--- Exercise description ---
Repeat the lines of the data that follow, please, starting at the first and stopping after the one with "shoulder. A printed".

--- Material provided ---
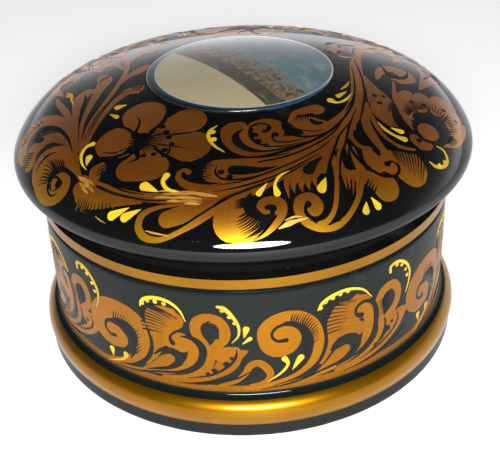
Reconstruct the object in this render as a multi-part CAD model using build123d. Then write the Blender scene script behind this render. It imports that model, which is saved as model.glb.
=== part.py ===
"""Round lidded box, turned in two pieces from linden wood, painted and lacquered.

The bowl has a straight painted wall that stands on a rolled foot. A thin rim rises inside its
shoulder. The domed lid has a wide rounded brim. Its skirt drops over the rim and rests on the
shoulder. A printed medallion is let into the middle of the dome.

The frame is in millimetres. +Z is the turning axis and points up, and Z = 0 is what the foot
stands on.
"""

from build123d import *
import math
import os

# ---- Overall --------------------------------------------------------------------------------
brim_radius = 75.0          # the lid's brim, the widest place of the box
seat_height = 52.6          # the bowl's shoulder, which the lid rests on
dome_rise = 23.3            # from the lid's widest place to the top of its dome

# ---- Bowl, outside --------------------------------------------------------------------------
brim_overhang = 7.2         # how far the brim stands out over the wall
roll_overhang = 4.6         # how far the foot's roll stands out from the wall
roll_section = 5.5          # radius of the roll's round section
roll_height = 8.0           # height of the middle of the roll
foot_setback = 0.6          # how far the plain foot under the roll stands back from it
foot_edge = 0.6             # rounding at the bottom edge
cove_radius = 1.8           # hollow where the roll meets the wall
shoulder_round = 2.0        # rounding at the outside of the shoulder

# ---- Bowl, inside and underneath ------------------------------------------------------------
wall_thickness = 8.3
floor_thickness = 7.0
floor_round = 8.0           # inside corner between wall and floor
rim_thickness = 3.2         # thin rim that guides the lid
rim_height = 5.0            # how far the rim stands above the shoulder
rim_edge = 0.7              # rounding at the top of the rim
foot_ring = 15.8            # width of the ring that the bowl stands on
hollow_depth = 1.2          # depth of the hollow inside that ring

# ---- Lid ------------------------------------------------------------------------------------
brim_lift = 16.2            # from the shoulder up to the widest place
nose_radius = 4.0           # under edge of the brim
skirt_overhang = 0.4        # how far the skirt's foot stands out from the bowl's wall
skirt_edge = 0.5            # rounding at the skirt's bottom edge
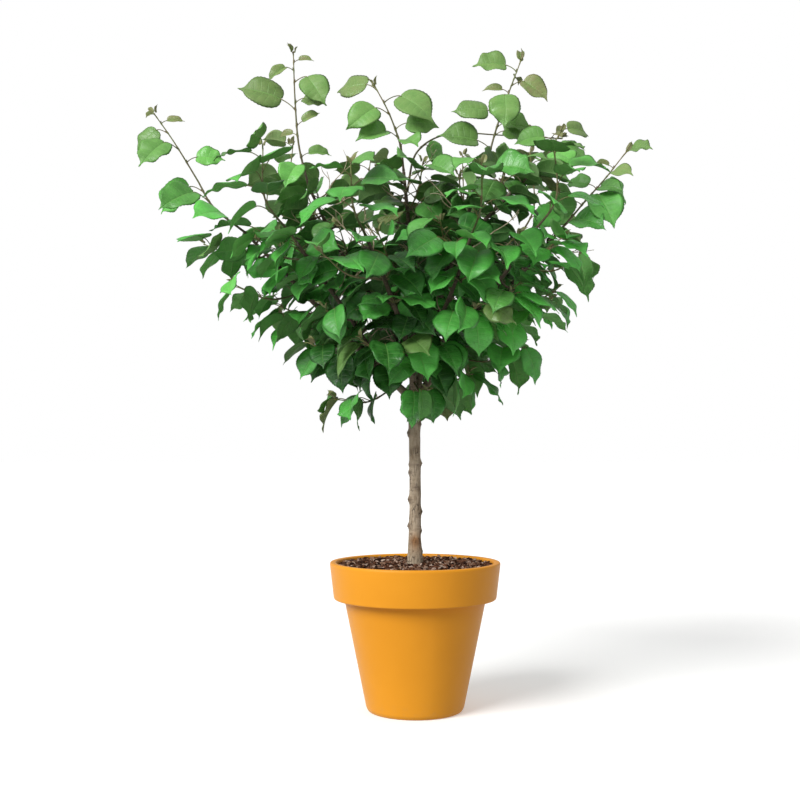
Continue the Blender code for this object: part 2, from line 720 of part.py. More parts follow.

--- Expected answer ---
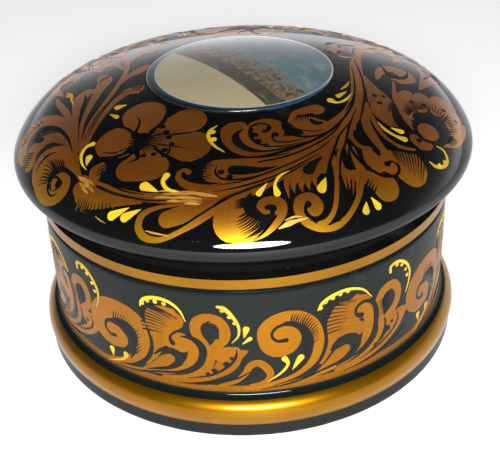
Reconstruct the object in this render as a multi-part CAD model using build123d. Then write the Blender scene script behind this render. It imports that model, which is saved as model.glb.
=== part.py ===
"""Round lidded box, turned in two pieces from linden wood, painted and lacquered.

The bowl has a straight painted wall that stands on a rolled foot. A thin rim rises inside its
shoulder. The domed lid has a wide rounded brim. Its skirt drops over the rim and rests on the
shoulder. A printed medallion is let into the middle of the dome.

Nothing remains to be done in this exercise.